Ceramic/metal interfacial crack growth: Toughening by controlled microcracks and interfacial geometries

Abstract

Toughening of ceramic/metal interfaces through the use of controlled interfacial geometries and non-coplanar microcrack-like pores is examined with respect to both critical and subcritical crack growth. Patterned uniform arrays of inclined interfacial steps and of “microcracks/voids” (with width 22 μm and spacing 10 μm), out-of-plane to the main interfacial crack, were produced for glass/copper interfaces by photo-lithographic techniques combined with evaporation and diffusion bonding processes. Significant toughening and improved stress corrosion crack-growth resistance is achieved through the promotion of crack-tip shielding primarily from crack bridging. Specifically, plastic void growth within the copper is seen to generate bridged ligaments of metal film between the glass substrates; the resulting mechanical crack bridging leads to plastic stretching of the film and provides the dominant toughening mechanism, with a smaller contribution from crack deflection.
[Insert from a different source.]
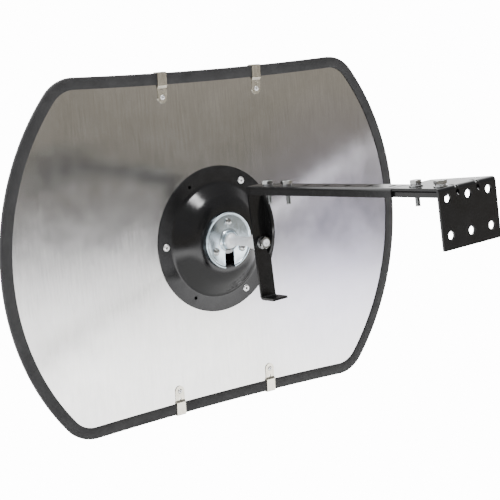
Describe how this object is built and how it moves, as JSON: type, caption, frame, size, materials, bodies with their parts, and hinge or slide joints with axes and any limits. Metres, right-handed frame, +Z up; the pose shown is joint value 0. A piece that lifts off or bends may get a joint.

Correspondingly, subcritical (pre-instability) crack-growth rates with the patterned arrays in “wet” and “dry” gaseous atmospheres are retarded by orders of magnitude compared to rates for plain interfaces. The toughness with the various patterned interfaces exhibits marked resistance-curve (R-curve) behavior with fracture toughness values increased by factors of 4–9 compared to intrinsic fracture toughness, G0, values of ∼2 J/m2 for these plain glass/copper interfaces. Surface roughness of the glass substrate is reasoned to be a controlling parameter for the shape and magnitude of such crack-resistance curves.